Meshuggah. IMO, every other band mentioned is horrible.


----------



## Customisbetter (Aug 18, 2010)

vampiregenocide said:


> Burial
> Chimp Factory
> Divine Fear
> Leaders Heresy
> ...



This is honestly how i read this...


----------



## heyimdallas (Aug 18, 2010)

Customisbetter said:


> This is honestly how i read this...



+1 for dyslexia


----------



## simonXsludge (Aug 18, 2010)

-meshuggah is the classic
-the new ion dissonance record makes good use of 8 strings
-portal is interesting and challenging, i wish they would write more actual riffs and go for a good sounding production though
-animals as leaders is some real good and versatile stuff *[/edit]*

everything else...i mostly don't care about. too many meshuggah riff-offs, not enough bands trying something different. sadly, because i love the lowest of the low tunings a lot.


----------



## i_love_tazzus (Aug 18, 2010)

Meshuggah and Animals as Leaders. There are a few others such as the ones mentioned in this thread, but otherwise my fave 8 string sounds are non metal.

I could imagine the guys from serpents rise using 8's though. I'm not sure if there were even any 7's on the album...?


----------



## vampiregenocide (Aug 18, 2010)

Customisbetter said:


> This is honestly how i read this...


 
Leaders Heresy and Divine Fear are pretty sick band names.


----------



## goat violator (Aug 19, 2010)

shitsøn;2104577 said:


> -portal is interesting and challenging, i wish they would write more actual riffs and go for a good sounding production though



There are riffs a plenty, you just have to work harder to discern them!
The production is lo-fi on purpose, I dont think it will ever change somehow.
Music is best suited to vinyl and a dark room with headphones or Live!


----------



## DethCaek (Aug 19, 2010)

Ihsahn
Agoraphobic Nosebleed
TTDTE


----------



## Necrophagist777 (Aug 20, 2010)

Meshuggah, Chimp Spanner, Scale the Summit, After the Burial, Animals as Leaders, TDTDE


----------



## darkinners (Aug 20, 2010)

Meshuggah \m/


----------



## Elijah (Aug 20, 2010)

Dehumanize said:


> Meshuggah. IMO, every other band mentioned is horrible.
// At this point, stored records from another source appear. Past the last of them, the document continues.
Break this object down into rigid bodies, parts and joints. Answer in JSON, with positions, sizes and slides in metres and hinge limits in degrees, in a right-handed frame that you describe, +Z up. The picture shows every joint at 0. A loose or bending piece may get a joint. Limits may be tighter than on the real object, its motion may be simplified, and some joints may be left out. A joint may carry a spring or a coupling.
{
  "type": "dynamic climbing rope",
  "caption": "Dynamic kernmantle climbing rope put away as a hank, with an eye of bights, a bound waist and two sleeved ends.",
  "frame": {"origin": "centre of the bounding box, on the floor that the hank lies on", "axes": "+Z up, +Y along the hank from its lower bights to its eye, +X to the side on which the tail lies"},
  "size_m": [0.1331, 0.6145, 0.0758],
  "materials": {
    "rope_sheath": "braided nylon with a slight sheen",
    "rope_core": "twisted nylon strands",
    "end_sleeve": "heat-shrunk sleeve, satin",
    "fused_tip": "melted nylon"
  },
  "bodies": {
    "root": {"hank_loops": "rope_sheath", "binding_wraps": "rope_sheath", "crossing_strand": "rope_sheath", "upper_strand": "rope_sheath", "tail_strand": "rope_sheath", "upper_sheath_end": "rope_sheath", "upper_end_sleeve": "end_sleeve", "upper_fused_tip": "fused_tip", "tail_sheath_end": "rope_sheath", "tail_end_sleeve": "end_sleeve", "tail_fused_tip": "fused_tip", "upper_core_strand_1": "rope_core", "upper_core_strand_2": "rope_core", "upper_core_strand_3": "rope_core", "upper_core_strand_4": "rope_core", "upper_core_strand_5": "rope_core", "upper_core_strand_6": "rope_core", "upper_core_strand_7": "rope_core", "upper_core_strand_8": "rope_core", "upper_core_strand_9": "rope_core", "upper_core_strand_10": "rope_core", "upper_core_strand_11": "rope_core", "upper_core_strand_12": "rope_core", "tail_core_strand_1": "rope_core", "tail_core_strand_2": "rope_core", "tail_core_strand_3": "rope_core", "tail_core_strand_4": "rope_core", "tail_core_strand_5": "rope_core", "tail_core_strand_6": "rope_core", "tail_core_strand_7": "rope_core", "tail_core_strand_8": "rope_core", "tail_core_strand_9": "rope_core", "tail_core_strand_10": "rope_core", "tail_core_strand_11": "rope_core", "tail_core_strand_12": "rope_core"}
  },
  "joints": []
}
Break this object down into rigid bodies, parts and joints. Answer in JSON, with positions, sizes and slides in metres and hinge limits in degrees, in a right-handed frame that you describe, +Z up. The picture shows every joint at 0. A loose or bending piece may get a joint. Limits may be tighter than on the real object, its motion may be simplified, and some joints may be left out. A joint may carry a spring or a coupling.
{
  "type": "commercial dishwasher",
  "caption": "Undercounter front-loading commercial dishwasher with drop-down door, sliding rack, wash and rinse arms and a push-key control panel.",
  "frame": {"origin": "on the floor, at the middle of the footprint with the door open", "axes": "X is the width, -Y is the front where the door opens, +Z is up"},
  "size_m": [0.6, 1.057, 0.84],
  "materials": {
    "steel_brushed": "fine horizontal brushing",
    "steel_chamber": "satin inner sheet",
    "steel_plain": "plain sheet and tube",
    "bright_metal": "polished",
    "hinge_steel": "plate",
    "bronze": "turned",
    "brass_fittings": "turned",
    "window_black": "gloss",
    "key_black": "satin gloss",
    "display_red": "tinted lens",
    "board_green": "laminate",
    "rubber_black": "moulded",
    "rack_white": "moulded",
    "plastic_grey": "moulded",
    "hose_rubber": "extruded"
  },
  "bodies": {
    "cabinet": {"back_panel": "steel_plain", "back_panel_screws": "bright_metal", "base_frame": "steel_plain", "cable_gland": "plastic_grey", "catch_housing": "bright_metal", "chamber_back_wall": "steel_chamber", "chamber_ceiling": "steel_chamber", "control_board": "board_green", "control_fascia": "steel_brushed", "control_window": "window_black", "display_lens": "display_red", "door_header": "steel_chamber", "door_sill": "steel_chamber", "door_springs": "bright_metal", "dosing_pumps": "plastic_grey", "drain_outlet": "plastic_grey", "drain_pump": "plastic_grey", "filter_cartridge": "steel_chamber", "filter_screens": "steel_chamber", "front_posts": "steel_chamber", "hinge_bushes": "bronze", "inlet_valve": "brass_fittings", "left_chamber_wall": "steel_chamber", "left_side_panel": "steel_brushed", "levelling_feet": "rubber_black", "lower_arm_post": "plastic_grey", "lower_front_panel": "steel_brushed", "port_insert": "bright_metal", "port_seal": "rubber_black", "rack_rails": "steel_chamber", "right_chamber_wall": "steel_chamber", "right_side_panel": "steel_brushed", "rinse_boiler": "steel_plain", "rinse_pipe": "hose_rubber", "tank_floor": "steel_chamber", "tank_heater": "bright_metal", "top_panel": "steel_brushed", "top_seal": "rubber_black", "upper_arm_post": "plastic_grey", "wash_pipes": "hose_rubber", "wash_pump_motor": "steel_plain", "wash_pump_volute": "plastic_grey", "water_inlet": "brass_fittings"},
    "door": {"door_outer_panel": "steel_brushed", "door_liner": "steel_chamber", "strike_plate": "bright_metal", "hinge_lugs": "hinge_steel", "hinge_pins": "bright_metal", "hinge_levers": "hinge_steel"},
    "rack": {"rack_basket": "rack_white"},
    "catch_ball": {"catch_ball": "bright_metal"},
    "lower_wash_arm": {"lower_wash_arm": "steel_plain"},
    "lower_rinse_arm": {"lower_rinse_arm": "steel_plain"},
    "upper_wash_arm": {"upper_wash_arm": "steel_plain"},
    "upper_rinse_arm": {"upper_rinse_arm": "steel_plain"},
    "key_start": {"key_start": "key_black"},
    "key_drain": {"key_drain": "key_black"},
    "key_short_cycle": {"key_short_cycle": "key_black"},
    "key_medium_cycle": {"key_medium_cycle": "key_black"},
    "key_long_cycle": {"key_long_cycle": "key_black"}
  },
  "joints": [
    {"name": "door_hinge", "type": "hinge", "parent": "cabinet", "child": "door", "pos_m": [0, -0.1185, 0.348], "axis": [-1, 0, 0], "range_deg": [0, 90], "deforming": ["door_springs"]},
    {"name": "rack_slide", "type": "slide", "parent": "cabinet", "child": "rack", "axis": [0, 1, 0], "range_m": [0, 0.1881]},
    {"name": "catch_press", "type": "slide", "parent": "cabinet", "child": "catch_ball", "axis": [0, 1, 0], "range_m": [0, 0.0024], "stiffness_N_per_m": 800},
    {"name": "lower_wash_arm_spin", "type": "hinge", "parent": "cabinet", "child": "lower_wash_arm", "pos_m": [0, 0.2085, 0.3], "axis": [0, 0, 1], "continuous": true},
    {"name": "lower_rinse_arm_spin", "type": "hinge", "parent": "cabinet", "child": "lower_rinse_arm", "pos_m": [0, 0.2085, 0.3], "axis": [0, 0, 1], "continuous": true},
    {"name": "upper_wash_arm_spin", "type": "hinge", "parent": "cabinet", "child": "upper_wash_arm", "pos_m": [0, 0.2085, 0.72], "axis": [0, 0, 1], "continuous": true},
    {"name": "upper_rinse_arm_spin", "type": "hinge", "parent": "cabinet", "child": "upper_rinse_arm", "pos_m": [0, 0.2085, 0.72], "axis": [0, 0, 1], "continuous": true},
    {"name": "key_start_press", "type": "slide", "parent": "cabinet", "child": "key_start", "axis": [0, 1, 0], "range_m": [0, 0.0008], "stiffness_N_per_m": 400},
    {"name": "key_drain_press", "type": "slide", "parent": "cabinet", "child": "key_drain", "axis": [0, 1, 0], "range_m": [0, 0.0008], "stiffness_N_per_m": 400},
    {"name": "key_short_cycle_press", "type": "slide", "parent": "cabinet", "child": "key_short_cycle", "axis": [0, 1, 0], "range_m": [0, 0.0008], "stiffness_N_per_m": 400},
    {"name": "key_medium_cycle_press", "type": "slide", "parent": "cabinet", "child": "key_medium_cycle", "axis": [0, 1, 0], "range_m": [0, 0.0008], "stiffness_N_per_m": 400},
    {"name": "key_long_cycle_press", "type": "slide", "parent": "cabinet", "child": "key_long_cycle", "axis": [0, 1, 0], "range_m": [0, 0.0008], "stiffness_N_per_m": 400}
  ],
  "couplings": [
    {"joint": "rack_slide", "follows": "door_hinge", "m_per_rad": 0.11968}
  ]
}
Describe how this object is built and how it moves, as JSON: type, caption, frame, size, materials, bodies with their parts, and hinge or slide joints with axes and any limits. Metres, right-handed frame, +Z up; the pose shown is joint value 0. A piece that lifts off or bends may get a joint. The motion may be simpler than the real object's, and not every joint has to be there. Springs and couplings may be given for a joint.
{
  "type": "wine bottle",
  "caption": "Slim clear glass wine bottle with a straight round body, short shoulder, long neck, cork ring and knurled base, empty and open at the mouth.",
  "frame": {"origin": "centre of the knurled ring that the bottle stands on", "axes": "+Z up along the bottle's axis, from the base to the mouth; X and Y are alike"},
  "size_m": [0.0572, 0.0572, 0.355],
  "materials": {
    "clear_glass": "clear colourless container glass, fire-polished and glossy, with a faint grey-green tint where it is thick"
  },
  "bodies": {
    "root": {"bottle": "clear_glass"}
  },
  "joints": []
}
Shame on you  Tosin is a great guitarist and his music is a perfect representative of how versatile and creative he is!

But hey, at least no one said Suicide Silence


----------



## Tirell (Aug 21, 2010)

Customisbetter said:


> This is honestly how i read this...


 

You just made my day


----------



## Xanithon (Aug 21, 2010)

Meshuggah, After the Burial, Animals as Leaders, Ihsahn also.

Thats it really for me.


----------



## Laxdude67 (Aug 21, 2010)

animals as leaders, and not metal, but Scale the Summit!!


----------



## KoenDercksen (Aug 21, 2010)

Animals as Leaders, Meshuggah.


----------



## terminus (Aug 21, 2010)

Pestilence

BLABBERMOUTH.NET - PESTILENCE: First Photo Of New Lineup Released

Ihsahn is pretty rad too


----------



## Dehumanize (Aug 26, 2010)

Elijah said:


> Shame on you  Tosin is a great guitarist and his music is a perfect representative of how versatile and creative he is!
> 
> But hey, at least no one said Suicide Silence


He's a good guitarist and those EMG videos posted around here were great, but I can't sit and listen to his band, or any of these other 'djent' bands that are getting popular. I'm not into the prog metal/metalcore sound coming from these bands, but I'm keeping an eye open for something my style comes along on an 8-string.


----------



## Ishan (Aug 27, 2010)

That's funny, most of the time I feel like an alien listening to this stuff but here, I'm like everyone else 
Current favorite : Ion Dissonance, Periphery, Ihsahn, a few Danza songs I heard were hella cool, Whitechapel (not technically 8 strings but pitch shifted 7 LULZZ!!!1!11! )
All time favorite : No lie here, It'll always be Meshuggah for me


----------



## SD83 (Aug 27, 2010)

Customisbetter said:


> Chimp Factory


I like that name 

Ihsahn, by far. Then Fear Factory. I'd say Deftones, too, but I only know their older stuff. Sometimes Meshuggah.


----------



## nifty1234 (Aug 30, 2010)

The ever popular Animals as Leaders, also, Ihsahn on his album After, since he plays an 8 string for that one.


----------



## blr5109 (Aug 30, 2010)

Meshuggah and Ion Dissonance


----------



## cyril v (Aug 30, 2010)

Ihsahn and Meshuggah ftw.


----------



## Ben.Last (Aug 31, 2010)

I'd say Deftones but I don't consider them metal.


----------



## vlover (Sep 2, 2010)

Messugguhh

Anything with dino cazares


----------



## vampiregenocide (Sep 2, 2010)

vlover said:


> Messugguhh
> 
> Anything with dino cazares


 
A man after my own heart.


----------



## Varcolac (Sep 2, 2010)

Ihsahn. Portal. Sometimes a bit of Meshuggah.

That's about it.


----------



## stereo-image (Sep 17, 2010)

Current favorite are:

Periphery
After the Burial
Danza
Ion Dissonance
Animal as Leaders

And right now I'm going to listen Scale the Summit


----------



## Black_tear (Sep 17, 2010)

I'm relatively new to the scene, but i've listened to Animals as leaders from almost 2 years ago. For now they're my favorite.
I'm beginning to listen to scale the summit and meshuggah.
Ahhh and Portal, just because every time, i go:

"WTF did i just heard?"


----------